Die Hochlandrinder sorgen für bessere Ökologie an der Autobahn
Durch das Projekt hat sich die Biodiversität auf den Flächen neben der A8 deutlich verbessert. Aus einem Kilogramm Rinderkot werden schließlich zehn Gramm Regenwürmer und zehn Gramm Insekten, wie Engelhardt bilanziert. Man verzeichne eine Zunahme von Tierarten wie der Zauneidechse oder der Feldgrille, und auch Vogelarten wie der Stieglitz seien vermehrt zu beobachten. „Außerdem gibt es durch das Grasen der Rinder vermehrt Magerkeitszeiger, also Pflanzen, die auf eine geringe Nährstoffdichte im Boden verweisen.“
Dazu zählen viele Blütenpflanzen wie das Tausendgüldenkraut oder die Heide-Nelke. „Je mehr Blütenpflanzen es auf einer Grünfläche gibt, desto mehr Insekten gibt es dort“, erklärt Engelhardt. So hätten die Hochlandrinder die Flora und Fauna belebt und einen Beitrag zum Erhalt schützenswerter Arten geleistet.
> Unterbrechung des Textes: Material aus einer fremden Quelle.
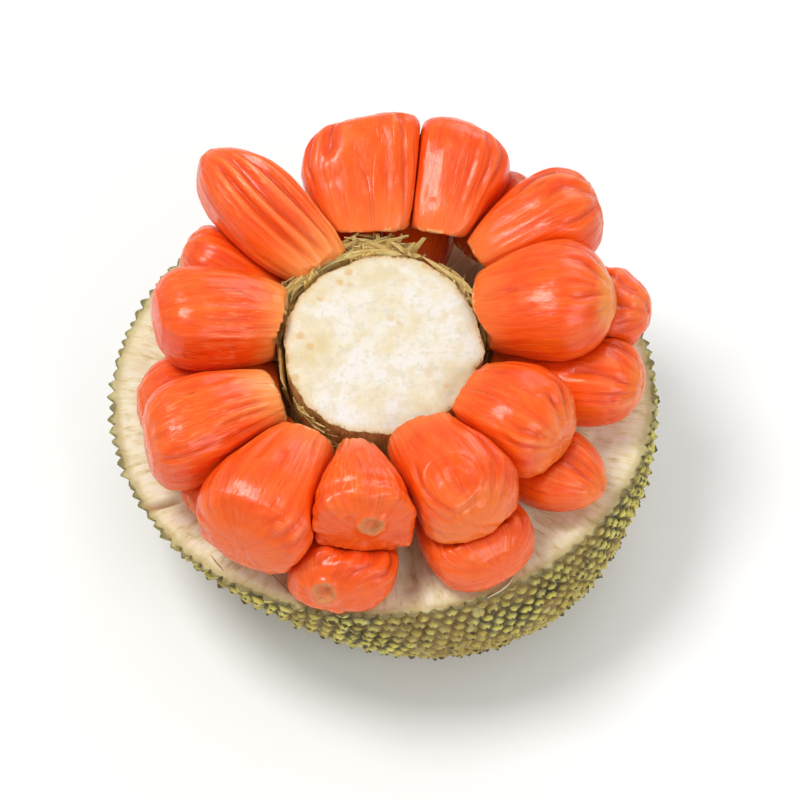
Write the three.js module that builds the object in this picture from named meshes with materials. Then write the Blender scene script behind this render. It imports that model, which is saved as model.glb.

Autobahnplus war zwar der größte, aber nur einer von insgesamt sechs Auftraggebern, auf deren Flächen die Hochlandrinder weiden. Mit den verbliebenen Kunden werde nun über eine Erweiterung der Flächen verhandelt, damit die Exilrinder auf eine Weide zurückkehren können. Auch seien neue Projekte in der Region geplant.
Entwicklungsprogramm förderte die Hochlandrinder bei Friedberg
Die Beweidung war im Rahmen des Entwicklungsprogrammes für den ländlichen Raum Bayern (EPLR Bayern) gefördert worden, das unter anderem mit 1,5 Milliarden Euro aus dem Europäischen Landwirtschaftsfonds für die Entwicklung des ländlichen Raums (Eler) finanziert wird.
Der Disput mit Autobahnplus ist nicht der erste Konflikt im Dunstkreis der Autobahnrinder: Anwohner aus Adelzhausen und Odelzhausen hatten sich in der Vergangenheit über eine mangelnde Versorgung der Tiere beschwert. John Engelhardt wies die Anschuldigungen zurück. Hermann Wenzel erklärte, in erster Linie sei zwar die Firma Benugo für die schottischen Hochlandrinder zuständig, allerdings habe man veterinäre Gutachten erstellen lassen und Unterstände für den Winter sowie überdachte Futterstellen gefordert.